Using a tool like Flint for brainstorming and marketing strategy can help your business stand out with fresh ideas instead of blending in with AI-generated sameness.
What’s Flint and what changed?
Flint is a new large language model built by Australian startup Springboards to produce more varied responses than mainstream AI tools.
Most LLMs, including ChatGPT and Claude, converge on similar answers to open-ended questions. A research paper titled “Artificial Hivemind: The Open-Ended Homogeneity of Language Models (and Beyond)” won the best paper award at NeurIPS, a major AI conference, after finding that 25 different models asked 50 times each to write a metaphor about time mostly returned “Time is a river” or “Time is a weaver.” Flint was built on Alibaba’s open-source Qwen 3 model specifically to break that pattern.
Flint represents a deliberate engineering choice to prioritize variety over predictability in AI output.
What’s the evidence behind Flint?
Asked for a random number between 1 and 10, ChatGPT and Claude both returned 7. Flint returned 3.7916. For a New Balance running shoe tagline, both mainstream models said “Run your way.” Flint said “Built to last, run to win.”
The pattern shows up in naming tasks too.
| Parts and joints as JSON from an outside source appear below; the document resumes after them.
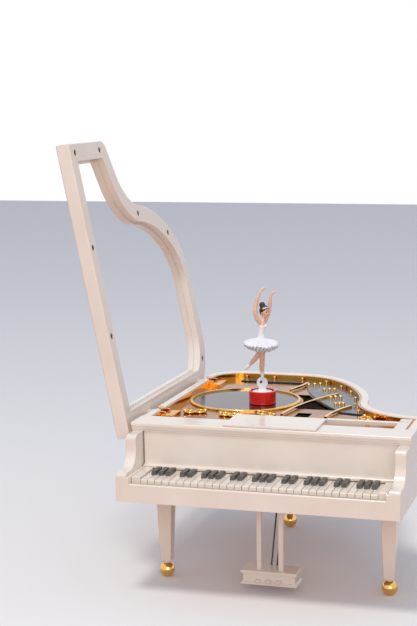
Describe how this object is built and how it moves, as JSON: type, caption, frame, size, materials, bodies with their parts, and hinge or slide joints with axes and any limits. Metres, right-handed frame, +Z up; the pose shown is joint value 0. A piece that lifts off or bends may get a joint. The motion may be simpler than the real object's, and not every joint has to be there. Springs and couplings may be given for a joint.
{
  "type": "miniature grand piano",
  "caption": "Miniature grand piano music box with raised open lid frame, gilded inside, dancer gliding on a mirror, folding desk, prop, pedal lyre and ball feet.",
  "frame": {"origin": "middle of the bottom of the whole box with the lid open, on the surface that it stands on", "axes": "+Z up, +Y from the keyboard to the tail, +X from bass to treble"},
  "size_m": [0.2172, 0.2096, 0.2694],
  "materials": {
    "ivory_shell": "moulded ivory white, glossy",
    "white_key": "glossy off-white",
    "black_key": "printed black, satin",
    "screw_steel": "bright zinc",
    "lid_screw": "bronzed",
    "gilt": "mirror gilt plating",
    "foot_gold": "polished gold plating",
    "rod_dark": "dark wire",
    "mirror": "dark tinted mirror",
    "harp_slate": "slate blue, glossy plating",
    "skin": "painted",
    "white_dress": "moulded white",
    "dark_hair": "painted",
    "red_pot": "moulded red, glossy",
    "magnet": "ferrite",
    "zinc": "die-cast zinc",
    "comb_steel": "spring steel",
    "brass": "turned brass",
    "key_brass": "stamped brass",
    "white_gear": "acetal"
  },
  "bodies": {
    "case": {"case_rim": "ivory_shell", "bottom_plate": "ivory_shell", "bottom_screws": "screw_steel", "left_arm": "ivory_shell", "right_arm": "ivory_shell", "front_deck": "ivory_shell", "fallboard": "ivory_shell", "key_slip": "ivory_shell", "key_bed": "ivory_shell", "key_blocks": "ivory_shell", "white_keys": "white_key", "black_keys": "black_key", "desk_brackets": "ivory_shell", "pivot_pins": "screw_steel", "prop_block": "ivory_shell", "hinge_blocks": "gilt", "hinge_pins": "screw_steel", "leg_front_left": "ivory_shell", "leg_front_right": "ivory_shell", "leg_rear": "ivory_shell", "ball_feet": "foot_gold", "leg_screws": "screw_steel", "lyre_posts": "ivory_shell", "pedal_box": "ivory_shell", "pedals": "ivory_shell", "brace_rods": "rod_dark", "rim_lining": "gilt", "tray_floor": "gilt", "stage_ring": "gilt", "mirror_disc": "mirror", "harp_plate": "harp_slate", "tuning_pins": "gilt", "plate_studs": "gilt", "harp_struts": "gilt", "scroll_ornaments": "gilt", "bedplate": "zinc", "comb": "comb_steel", "comb_screws": "screw_steel", "governor_housing": "zinc", "centre_post": "zinc"},
    "lid": {"lid_outer_frame": "ivory_shell", "lid_inner_frame": "ivory_shell", "lid_screws": "lid_screw", "hinge_lugs": "ivory_shell"},
    "desk": {"music_desk": "ivory_shell"},
    "prop": {"prop_stick": "ivory_shell"},
    "key": {"winding_key": "key_brass"},
    "barrel": {"spring_barrel": "brass", "mainspring": "comb_steel"},
    "cylinder": {"pinned_cylinder": "brass"},
    "fan": {"governor_fan": "white_gear"},
    "carriage": {"carriage_wheel": "white_gear"},
    "planet": {"planet_gear": "white_gear", "drive_magnet": "magnet"},
    "dancer": {"dancer_figure": "skin", "tutu": "white_dress", "hair": "dark_hair", "dancer_plinth": "white_dress", "pot": "red_pot", "pot_magnet": "magnet"}
  },
  "joints": [
    {"name": "lid_hinge", "type": "hinge", "parent": "case", "child": "lid", "pos_m": [-0.06107, 0.02095, 0.09855], "axis": [0, 1, 0], "range_deg": [0, 101.3]},
    {"name": "desk_hinge", "type": "hinge", "parent": "case", "child": "desk", "pos_m": [0.02351, -0.0443, 0.1002], "axis": [-1, 0, 0], "range_deg": [0, 105]},
    {"name": "prop_hinge", "type": "hinge", "parent": "case", "child": "prop", "pos_m": [0.0985, -0.0352, 0.1], "axis": [0, 1, 0], "range_deg": [0, 70]},
    {"name": "key_wind", "type": "hinge", "parent": "case", "child": "key", "pos_m": [0.01051, 0.0242, 0.06], "axis": [0, 0, 1], "continuous": true},
    {"name": "barrel_turn", "type": "hinge", "parent": "case", "child": "barrel", "pos_m": [0.01051, 0.0242, 0.066], "axis": [0, 0, 1], "continuous": true},
    {"name": "cylinder_turn", "type": "hinge", "parent": "case", "child": "cylinder", "pos_m": [0.01976, 0.0242, 0.0788], "axis": [1, 0, 0], "continuous": true},
    {"name": "fan_turn", "type": "hinge", "parent": "case", "child": "fan", "pos_m": [0.05196, 0.0242, 0.0788], "axis": [0, 0, 1], "continuous": true},
    {"name": "carriage_turn", "type": "hinge", "parent": "case", "child": "carriage", "pos_m": [-0.018, 0.0242, 0.085], "axis": [0, 0, 1], "continuous": true},
    {"name": "planet_turn", "type": "hinge", "parent": "carriage", "child": "planet", "pos_m": [-0.0045, 0.01721, 0.089], "axis": [0, 0, 1], "continuous": true},
    {"name": "dancer_lift", "type": "slide", "parent": "planet", "child": "dancer", "axis": [0, 0, 1], "range_m": [0, 0.03]}
  ],
  "couplings": [
    {"joint": "cylinder_turn", "follows": "barrel_turn", "ratio": 1.25},
    {"joint": "fan_turn", "follows": "barrel_turn", "ratio": 12},
    {"joint": "carriage_turn", "follows": "barrel_turn", "ratio": -0.25},
    {"joint": "planet_turn", "follows": "barrel_turn", "ratio": -0.25}
  ]
}
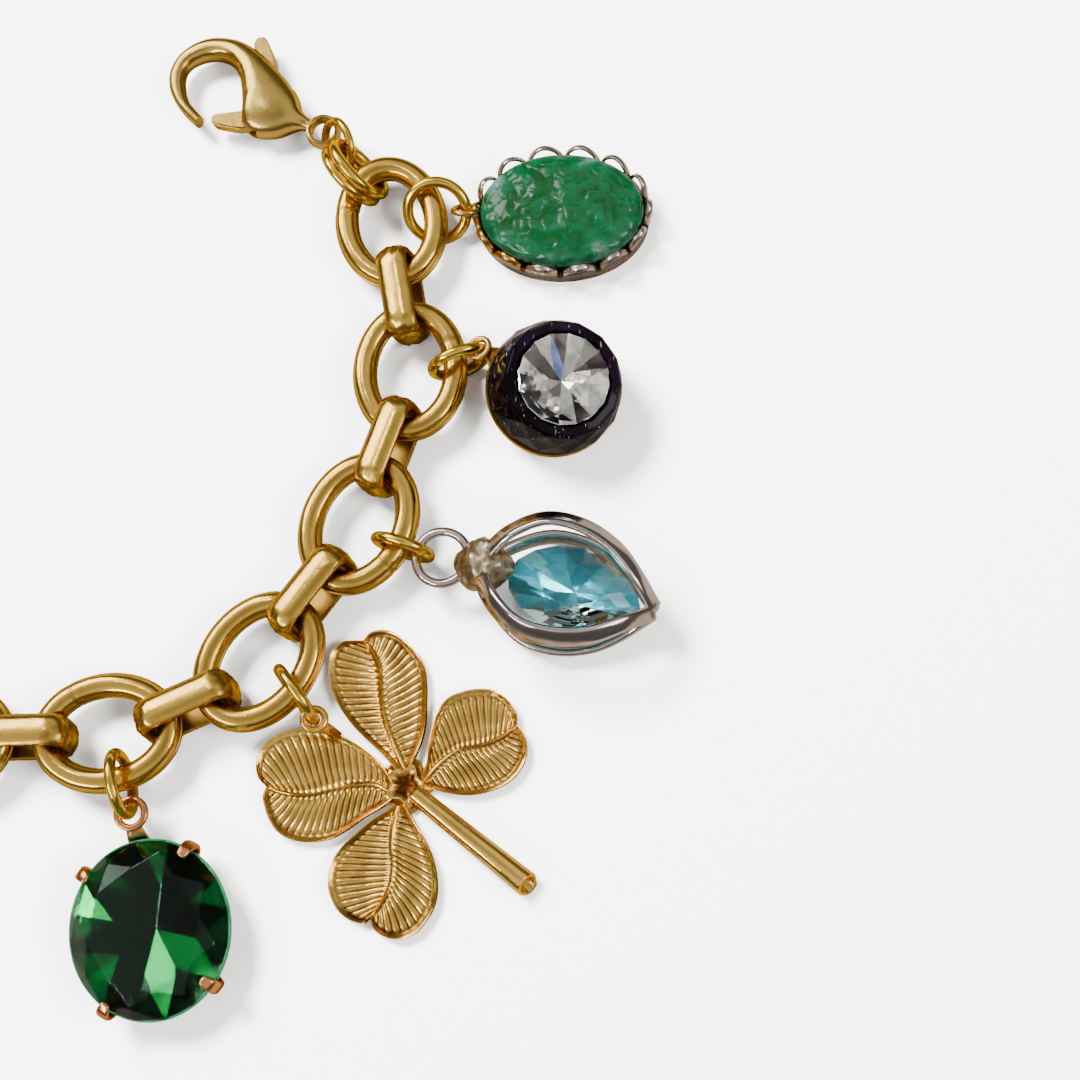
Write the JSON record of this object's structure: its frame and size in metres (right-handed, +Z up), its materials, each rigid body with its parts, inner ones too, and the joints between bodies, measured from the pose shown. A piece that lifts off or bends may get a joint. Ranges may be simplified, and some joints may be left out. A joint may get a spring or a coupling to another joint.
{
  "type": "charm bracelet",
  "caption": "Brass chain bracelet of oval links and strip connectors with a lobster clasp and jewelled and clover charms, lying open.",
  "frame": {"origin": "centre of the whole bracelet's bounding box, on the surface it lies on", "axes": "+Z up off the surface, +X towards the charms, +Y towards the clasp"},
  "size_m": [0.1038, 0.0906, 0.0087],
  "materials": {
    "chain_brass": "polished, worn, with brown tarnish in the hollows",
    "ring_brass": "polished round wire",
    "clasp_brass": "cast, satin, lightly worn",
    "jade_silver": "silver plate worn to rose brown, polished",
    "jade_glass": "moulded, lumpy, glossy, cloudy green",
    "button_brass": "satin back plate",
    "black_glass": "faceted, glossy, opaque black",
    "clear_glass": "cut and foiled, brilliant",
    "cage_silver": "polished silver tone with dull solder",
    "teal_glass": "cut, clear blue green",
    "clover_brass": "stamped, orange gold, darker in the grooves",
    "copper_gold": "copper gold wire and claws",
    "green_glass": "cut, foiled behind, deep green"
  },
  "bodies": {
    "chain": {"oval_link_1": "chain_brass", "oval_link_2": "chain_brass", "oval_link_3": "chain_brass", "oval_link_4": "chain_brass", "oval_link_5": "chain_brass", "oval_link_6": "chain_brass", "oval_link_7": "chain_brass", "oval_link_8": "chain_brass", "oval_link_9": "chain_brass", "oval_link_10": "chain_brass", "oval_link_11": "chain_brass", "oval_link_12": "chain_brass", "connector_1": "chain_brass", "connector_2": "chain_brass", "connector_3": "chain_brass", "connector_4": "chain_brass", "connector_5": "chain_brass", "connector_6": "chain_brass", "connector_7": "chain_brass", "connector_8": "chain_brass", "connector_9": "chain_brass", "connector_10": "chain_brass", "connector_11": "chain_brass", "clasp_ring": "ring_brass", "link_ring_1": "ring_brass", "link_ring_2": "ring_brass", "jade_jump_ring": "ring_brass", "button_jump_ring": "ring_brass", "cage_jump_ring": "ring_brass", "clover_jump_ring": "ring_brass", "emerald_jump_ring": "ring_brass", "clasp_body": "clasp_brass", "jade_setting": "jade_silver", "jade_stone": "jade_glass", "button_back": "button_brass", "button_glass": "black_glass", "rhinestone": "clear_glass", "cage_setting": "cage_silver", "teal_stone": "teal_glass", "clover": "clover_brass", "emerald_setting": "copper_gold", "emerald_stone": "green_glass"},
    "lever": {"clasp_lever": "clasp_brass"}
  },
  "joints": [
    {"name": "lever_hinge", "type": "hinge", "parent": "chain", "child": "lever", "pos_m": [0.01689, 0.03734, 0.00195], "axis": [0, 0, -1], "range_deg": [0, 25], "stiffness_Nm_per_rad": 0.01}
  ]
}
When testers asked mainstream models for band names, the suggestions leaned on the same handful of words (“glass,” “neon,” “velvet,” “static”) so often that one AI-suggested name, Sofa Astronauts, turned out to already belong to a real band. In a finance company reinvention exercise, 3 mainstream models all suggested teaching financial literacy in a “fun and funky way,” while Flint proposed rebranding the entire concept of wealth accumulation instead.
The evidence shows Flint consistently diverges from mainstream LLM consensus, though it remains an early prototype.
Springboards did not solve this with the obvious lever. Most models expose a “temperature” setting that adds randomness, and turning it up is the standard advice for more creative output. Springboards found that cranking temperature to maximum on a mainstream model instead produced incoherent responses that switched from English into code mid-sentence. Instead, the team trained Flint to identify the specific points in a response where more variety is possible, such as the exact word naming a destination or a material, and add randomness only there instead of across the entire output.
How does Flint affect day-to-day operations for small businesses?
Small businesses using AI for marketing and strategy currently receive outputs that closely resemble their competitors’, because most models are trained in similar ways on similar data to do similar tasks.
Springboards is positioning Flint as an alternative model inside its broader brainstorming tool for creative professionals in advertising and marketing. Marketing executives at Uncommon and Bodacious report using Flint to push their thinking in new directions, though both caution it does not work every time and needs a human filtering the output. Uncommon’s chief strategy officer put it plainly: tools like Flint should widen the field of ideas, not replace the judgment call on which idea actually ships, and he specifically warns against a team leaning on any AI output, Flint included, instead of thinking through the problem themselves. For current operations, the archive of pipeline-filtered AI signals and operational trends tracks which tools actually deliver distinct outputs versus cloned consensus.
Flint is not yet reliable enough for production use, but it exposes a genuine operational risk: AI tools that converge on identical outputs erase competitive differentiation.
You sit down to name your new product line. You fire up ChatGPT. It gives you “Glass Horizon,” “Neon Hearts,” “Velvet Echo.” You try Claude. It serves up “Static Empire” and “Sofa Astronauts,” which turns out to be a real band already. You’ve spent 45 minutes and have a page of names that sound like they came from the same generator every other founder in your space is using, because they did. The meter’s running on your subscription, your deadline’s approaching, and your brand sounds like a gray paste of every other AI-assisted launch that week. That 1,250-response convergence on 2 metaphors is not a quirk. It’s a tax on originality that compounds every time you accept the first output instead of pushing for a second or third opinion the model was never going to volunteer on its own.
What’s the final verdict on Flint?
Flint is an early-stage prototype with verified divergent capabilities but insufficient reliability for small business deployment.
Marketing executives at Uncommon and Bodacious confirm useful brainstorming applications, with the explicit caveat that the model “sometimes falls over when pushed too far.” OpenAI has responded to the broader convergence research by noting that training models for reliable, coherent answers can push them toward familiar, high-probability responses, and that pushing harder for novelty risks weaker or less reliable output, a tradeoff the major vendors have not resolved.
Small business owners should monitor Flint’s development but should not alter their current AI stack until the tool matures well past its current prototype stage.
The bigger takeaway travels past Flint itself. If a marketing team, a naming exercise, or a strategy session leans on a single mainstream model without a second pass, the output is statistically likely to resemble what a competitor pulled from the same tool last week. That is not a reason to abandon AI-assisted brainstorming. It is a reason to treat the first answer as a starting point instead of a final draft, and to build in a deliberate step where a second model, a human editor, or a tool built specifically for variety gets a look before anything ships.